Yeah. Unfortunately that does not work well because GDB is smart enough 
to try and load the binary gdbserver loaded, which happens to be sitting 
in the same filesystem, so it won't fail.

I also attempted to delete the binary right after firing gdbserver up, 
but it also does not fail, though GDB acknowledges now that the file has 
been deleted.

The problematic scenario appears when one has two distinct filesystems. 
Say, one in each machine. Then GDB won't be able to load the symbol file 
and will error out.

This is usually the case when one is doing Linux cross debugging.
  
Gary Benson Feb. 12, 2016, 10:31 a.m. UTC | #5
Luis Machado wrote:
> On 02/11/2016 02:35 PM, Gary Benson wrote:
> >Luis Machado wrote:
> > > It looks like this is fallout from the changes that were added to
> > > make GDB a bit smarter about locating the binary that is being
> > > debugged.
> > > 
> > > When one attempts to do gdbserver-based debugging in the same
> > > machine/filesystem, there is no problem at all.
> > > 
> > > If the user wants to have the files transfered over the wire, GDB
> > > will handle it. If the user sets a local sysroot path and doesn't
> > > want the file coming through the wire, GDB will use process
> > > information to attempt to locate the binary in the local filesystem.
> > > 
> > > Now, considering we have a GDB instance running on a local machine
> > > and a gdbserver instance running on a remote machine with a
> > > completely separate filesystem, having the sysroot set will prevent
> > > the file from being downloaded.
> > > 
> > > GDB will then attempt to be smart and locate the binary through the
> > > path that is reported by gdbserver. This path is from the remote
> > > filesystem though, so there is a chance this file won't even exist
> > > in the local filesystem.
> > > 
> > > In a normal native session (where we start the process from scratch)
> > > this would result in a "No such file or directory" error. And that
> > > is fine, because we really need a binary to get the process started.
> > > 
> > > But with a local GDB plus a remote gdbserver on a different
> > > filesystem, we will see the same error and the debugging session
> > > will end abruptly, giving the user no chance of doing some debugging
> > > without a symbol file.
> > > 
> > > --
> > > Remote debugging using some_machine:12345
> > > <some_remote_filesystem_path/gdb.d/gdb.base/break: No such file or directory.
> > > --
> > > 
> > > I tracked this down to remote_add_inferior and its call to (mainly)
> > > exec_file_locate_attach.
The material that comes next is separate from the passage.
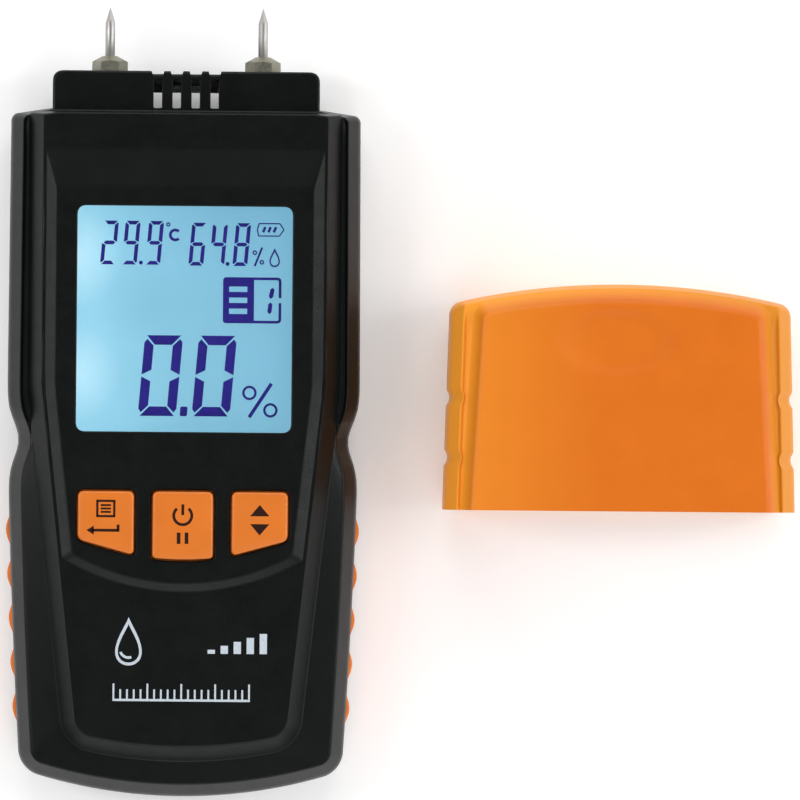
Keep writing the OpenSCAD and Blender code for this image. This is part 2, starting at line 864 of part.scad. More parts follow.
module protective_cap() {
    color(orange)
    translate([cap_x, cap_y, 0])
    difference() {
        union() {
            difference() {
                union() {
                    ladder([
                        [0, cap_outline(cap_half_w, back_chamfer, back_chamfer, 0)],
                        [back_chamfer, cap_outline(cap_half_w, 0, 0, 0)],
                        [rail_z, cap_outline(cap_half_w, 0, 0, 0)],
                        [flank_z, cap_outline(cap_half_w, 2.3, 0.6, 0)]
                    ]);
                    ladder([
                        [flank_z - 1, cap_outline(cap_face, -cap_face_bevel, 0.9, 0)],
                        [body_t, cap_outline(cap_face, 0, cap_face_top, 0)]
                    ]);
                }
                slab(cap_outline(cap_half_w, cap_wall + 1.6, cap_wall + 1.6, -1), [cap_wall, 5]);
                slab(cap_outline(cap_half_w, cap_wall, cap_wall, -1), [back_chamfer + 0.6, rail_z - 1]);
                slab(cap_outline(cap_half_w, cap_wall + 2.5, cap_wall + 1.6, -1),
                    [rail_z - 2, flank_z - 2]);
                slab(cap_outline(cap_face, 0.7, cap_face_top + 1.4, -1), [rail_z, body_t - cap_wall]);
            }
            // ribs inside the rim that grip the probe head
            mirrored()
                for (z = [8, 18])
                    block([head_half_w + cap_fit, cap_half_w[0] - cap_wall + 0.6], [0.5, cap_rib_len],
                        [z - 0.6, z + 0.6]);
            for (x = [-16, 0, 16]) {
                block([x - 0.6, x + 0.6], [0.5, cap_rib_len],
                    [head_front_z + cap_fit, body_t - cap_wall + 0.4]);
                block([x - 0.6, x + 0.6], [0.5, cap_rib_len], [cap_wall - 0.4, head_back_z - cap_fit]);
            }
        }
        // finger notches down both sides
        mirrored()
            for (y = cap_notch_y)
                rod_z([cap_side(y) + cap_notch_r - cap_notch_depth, y], [-1, body_t + 1], cap_notch_r);
    }
}

// ---------- Nodes ----------

front_housing();
rear_housing();
mirror([1, 0, 0]) grip();  // left_grip
grip();  // right_grip
display_window();
lcd_frame();
lcd_panel();
backlight_guide();
backlight_leds();
lcd_connector();
main_board();
microcontroller();
board_components();
switch_bodies();
switch_plunger(-switch_x);  // mode_switch_plunger
switch_plunger(0);  // power_switch_plunger
switch_plunger(switch_x);  // set_switch_plunger
key() mirror([1, 0, 0]) side_key_shape(0);  // mode_button
key() mid_key_shape(0);  // power_button
key() side_key_shape(0);  // set_button
sensor_board();
humidity_sensor();
sensor_leads();
pin(-1);  // left_pin
pin(1);  // right_pin
pin_nut(-1);  // left_pin_nut
pin_nut(1);  // right_pin_nut
pin_socket(-1);  // left_pin_socket
pin_socket(1);  // right_pin_socket
probe_lead(-1);  // left_probe_lead
probe_lead(1);  // right_probe_lead
cell(-cell_pitch, 1);  // battery_left
cell(0, -1);  // battery_middle
cell(cell_pitch, 1);  // battery_right
battery_springs();
battery_contacts();
battery_lead(-1, "firebrick");  // battery_lead_positive
battery_lead(1, "black");  // battery_lead_negative
battery_door();
case_screws();
board_screws();
protective_cap();
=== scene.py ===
import math
import bmesh
import bpy
from mathutils import Matrix, Vector
from mathutils.geometry import delaunay_2d_cdt


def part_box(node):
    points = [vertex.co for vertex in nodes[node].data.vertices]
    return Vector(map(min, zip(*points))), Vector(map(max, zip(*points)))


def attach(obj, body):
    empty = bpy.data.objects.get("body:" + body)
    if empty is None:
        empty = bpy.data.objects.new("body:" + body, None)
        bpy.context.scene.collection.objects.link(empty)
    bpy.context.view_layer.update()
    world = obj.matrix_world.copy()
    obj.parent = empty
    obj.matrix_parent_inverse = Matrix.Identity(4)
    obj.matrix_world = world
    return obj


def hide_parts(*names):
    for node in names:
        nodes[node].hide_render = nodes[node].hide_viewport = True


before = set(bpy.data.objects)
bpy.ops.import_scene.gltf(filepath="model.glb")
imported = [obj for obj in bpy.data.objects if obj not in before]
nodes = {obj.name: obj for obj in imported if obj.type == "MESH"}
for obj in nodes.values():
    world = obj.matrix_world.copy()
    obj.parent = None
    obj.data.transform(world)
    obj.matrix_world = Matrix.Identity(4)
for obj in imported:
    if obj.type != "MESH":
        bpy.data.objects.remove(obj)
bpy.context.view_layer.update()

# The looks of the moisture meter and its cap. Blender is in metres; shape values below are in millimetres.
MM = 0.001


def box_mm(node):
    low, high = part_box(node)
    return Vector(low) / MM, Vector(high) / MM


# ---- Driving sizes
front_low, front_high = box_mm("front_housing")
cap_low, cap_high = box_mm("protective_cap")
window_low, window_high = box_mm("display_window")
panel_low, panel_high = box_mm("lcd_panel")
door_low, door_high = box_mm("battery_door")
socket_low, socket_high = box_mm("right_pin_socket")
KEY_BOX = {name: box_mm(name + "_button") for name in ("mode", "power", "set")}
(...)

This specific function will call other
> > > functions that may throw an error, causing everything to stop dead
> > > on its tracks.
> > > 
> > > The following patch guards such a call to prevent those errors from
> > > disrupting a potential debugging session, and display only a warning.
> > > 
> > > --
> > > Remote debugging using some_machine:12345
> > > warning: <some_remote_filesystem_path/gdb.d/gdb.base/break: No such file or directory.
> > > --
> > > 
> > > I tried to come up with a valid testcase that would fail with a
> > > local gdb/gdbserver combination, but it seems GDB is smart enough to
> > > recognize a deleted binary with the help of /proc, thus foiling my
> > > attempts.
> >
> > I don't have any fundamental objection to your patch but I'm not
> > really sure I understand what's going on here.  You have the
> > sysroot set to some path that does not exist?  What are you trying
> > to do and what are you expecting to be able to do?  What did GDB
> > do before?
> 
> No. The sysroot being anything other than "target:" is needed is
> order to prevent gdbserver from transfering the files over (too
> slow). Plus, i'm not loading any symbol file on GDB's side.
> 
> So i'm trying to connect to a gdbserver running on a remote system
> with a separate filesystem. gdbserver will now report the full path
> to the binary on the remote end via the new qXfer:exec-file packet,
> even if i force the sysroot to be empty.
> 
> In summary, GDB (running on a local machine) is attempting to use
> that path provided by qXfer:exec-file to open a symbol file that
> only exists on the remote end's filesystem, not in the local
> filesystem where GDB is running.
> 
> If GDB fails to locate that file, it will drop the connection due to
> a error that is thrown from within exec_file_locate_attach and its
> callees.
> 
> The correct behavior is for GDB to ignore the lack of a symbol file
> and carry on connecting to the remote target, allowing a symbol-less
> debugging session.
> 
> Does that make it clear?

I'm getting there, but I have a couple more questions:

1) What exactly are you setting sysroot to?  Is it:
    - the empty string
    - a directory full of shared libraries but not the main executable
    - an empty directory
    - a non-existent directory?

2) What exactly is the error being thrown within exec_file_locate_attach?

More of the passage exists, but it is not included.